## Problem
Copy all of the material below exactly.

start

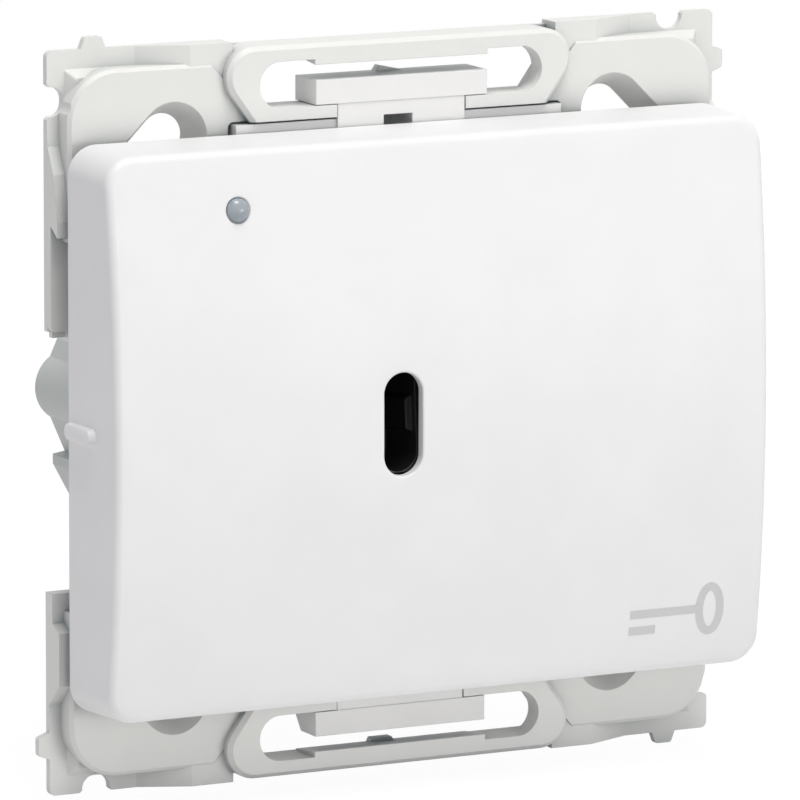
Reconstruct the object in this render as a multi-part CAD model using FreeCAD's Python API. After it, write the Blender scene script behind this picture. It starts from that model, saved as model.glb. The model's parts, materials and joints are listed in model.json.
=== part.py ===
"""Key-operated two-way light switch insert with an indicator lamp, in millimetres.

The front faces -Y, +X is to the right and +Z is up. The origin is the middle of the
support frame's rear face, which lies on the wall.
"""
import FreeCAD, Part
import math
import os
from FreeCAD import Rotation, Vector

os.makedirs("parts", exist_ok=True)

# Cutting bodies run this far past the faces that they open
PAST = 1.0

# Support frame: a square plate of one wall module, with raised pads and bars
FRAME_SIDE = 50.0
FRAME_CORNER_R = 0.45
PLATE_T = 0.5
STEP_T = 1.15
PAD_T = 2.05
BAR_T = 2.9
STEP_INSET = 1.28
STEP_BEVEL = 0.55
STEP_CORNER_R = 0.15
COUPLING_FROM_CORNER = 3.39
TAB_FOOT_HALF_W = 0.9
TAB_CROWN_HALF_W = 0.6
TAB_REACH = 0.79
TAB_CROWN_R = 0.25
NOTCH_R = 1.0
NOTCH_DEPTH = 1.14
NOTCH_MOUTH = 0.17

# The frame's window for the insert: a tall part and a wide part
WINDOW_TALL_W = 25.0
WINDOW_WIDE_H = 24.8
WINDOW_END_MARGIN = 5.3
WINDOW_SIDE_MARGIN = 4.6
WINDOW_CORNER_R = 0.4
WINDOW_GAP = 0.3
WINDOW_TOP_GAP = 0.14

# Box screw slots, one across each diagonal
SCREW_CIRCLE_R = 25.0
SCREW_SLOT_TRAVEL = 3.4
SCREW_HEAD_R = 2.45
SCREW_SHANK_R = 1.45

# Pads and bars
PAD_INSET = 0.85
PAD_TOP_INSET = 1.26
PAD_CORNER_R = 3.5
PAD_BEVEL = 0.25
PAD_TOP_END = 13.8
PAD_UNDER_BAR = 0.85
BAR_TOP_HALF = 14.8
BAR_FOOT_HALF = 11.15
BAR_TOP_INSET = 0.26
BAR_CORNER_SHARE = 0.38
BAR_BEVEL = 0.3
BAR_END_WALL = 0.9
LONG_SLOT_LENGTH = 21.15
LONG_SLOT_H = 3.12
LONG_SLOT_FROM_EDGE = 2.89
LONG_SLOT_LIP = 1.5
SLOT_LIP_STEP = 0.37
CATCH_X = (-1.37, -0.99, 0.46, 0.97)
CATCH_H = 0.38
CATCH_T = 0.7

# The rim ramps up beside each bar, from the plate's level almost to the pads'
RIM_RAMP_X = (15.2, 18.6)
RIM_END_X = 12.1
RIM_T = 1.95
RIM_DEPTH = 3.0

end

## Right answer
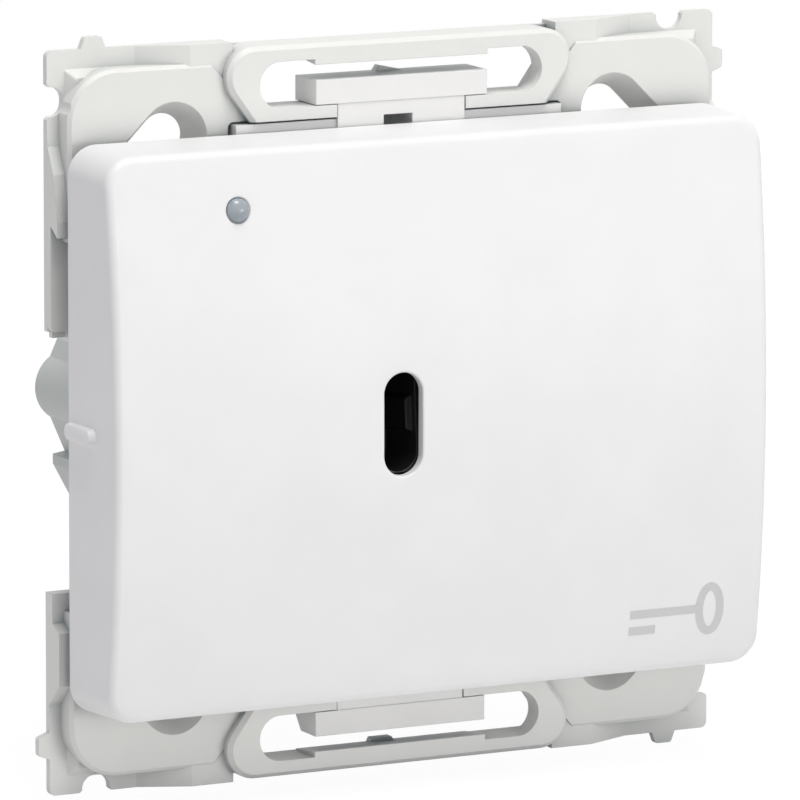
Reconstruct the object in this render as a multi-part CAD model using FreeCAD's Python API. After it, write the Blender scene script behind this picture. It starts from that model, saved as model.glb. The model's parts, materials and joints are listed in model.json.
=== part.py ===
"""Key-operated two-way light switch insert with an indicator lamp, in millimetres.

The front faces -Y, +X is to the right and +Z is up. The origin is the middle of the
support frame's rear face, which lies on the wall.
"""
import FreeCAD, Part
import math
import os
from FreeCAD import Rotation, Vector

os.makedirs("parts", exist_ok=True)

# Cutting bodies run this far past the faces that they open
PAST = 1.0

# Support frame: a square plate of one wall module, with raised pads and bars
FRAME_SIDE = 50.0
FRAME_CORNER_R = 0.45
PLATE_T = 0.5
STEP_T = 1.15
PAD_T = 2.05
BAR_T = 2.9
STEP_INSET = 1.28
STEP_BEVEL = 0.55
STEP_CORNER_R = 0.15
COUPLING_FROM_CORNER = 3.39
TAB_FOOT_HALF_W = 0.9
TAB_CROWN_HALF_W = 0.6
TAB_REACH = 0.79
TAB_CROWN_R = 0.25
NOTCH_R = 1.0
NOTCH_DEPTH = 1.14
NOTCH_MOUTH = 0.17

# The frame's window for the insert: a tall part and a wide part
WINDOW_TALL_W = 25.0
WINDOW_WIDE_H = 24.8
WINDOW_END_MARGIN = 5.3
WINDOW_SIDE_MARGIN = 4.6
WINDOW_CORNER_R = 0.4
WINDOW_GAP = 0.3
WINDOW_TOP_GAP = 0.14

# Box screw slots, one across each diagonal
SCREW_CIRCLE_R = 25.0
SCREW_SLOT_TRAVEL = 3.4
SCREW_HEAD_R = 2.45
SCREW_SHANK_R = 1.45

# Pads and bars
PAD_INSET = 0.85
PAD_TOP_INSET = 1.26
PAD_CORNER_R = 3.5
PAD_BEVEL = 0.25
PAD_TOP_END = 13.8
PAD_UNDER_BAR = 0.85
BAR_TOP_HALF = 14.8
BAR_FOOT_HALF = 11.15
BAR_TOP_INSET = 0.26
BAR_CORNER_SHARE = 0.38
BAR_BEVEL = 0.3
BAR_END_WALL = 0.9
LONG_SLOT_LENGTH = 21.15
LONG_SLOT_H = 3.12
LONG_SLOT_FROM_EDGE = 2.89
LONG_SLOT_LIP = 1.5
SLOT_LIP_STEP = 0.37
CATCH_X = (-1.37, -0.99, 0.46, 0.97)
CATCH_H = 0.38
CATCH_T = 0.7

# The rim ramps up beside each bar, from the plate's level almost to the pads'
RIM_RAMP_X = (15.2, 18.6)
RIM_END_X = 12.1
RIM_T = 1.95
RIM_DEPTH = 3.0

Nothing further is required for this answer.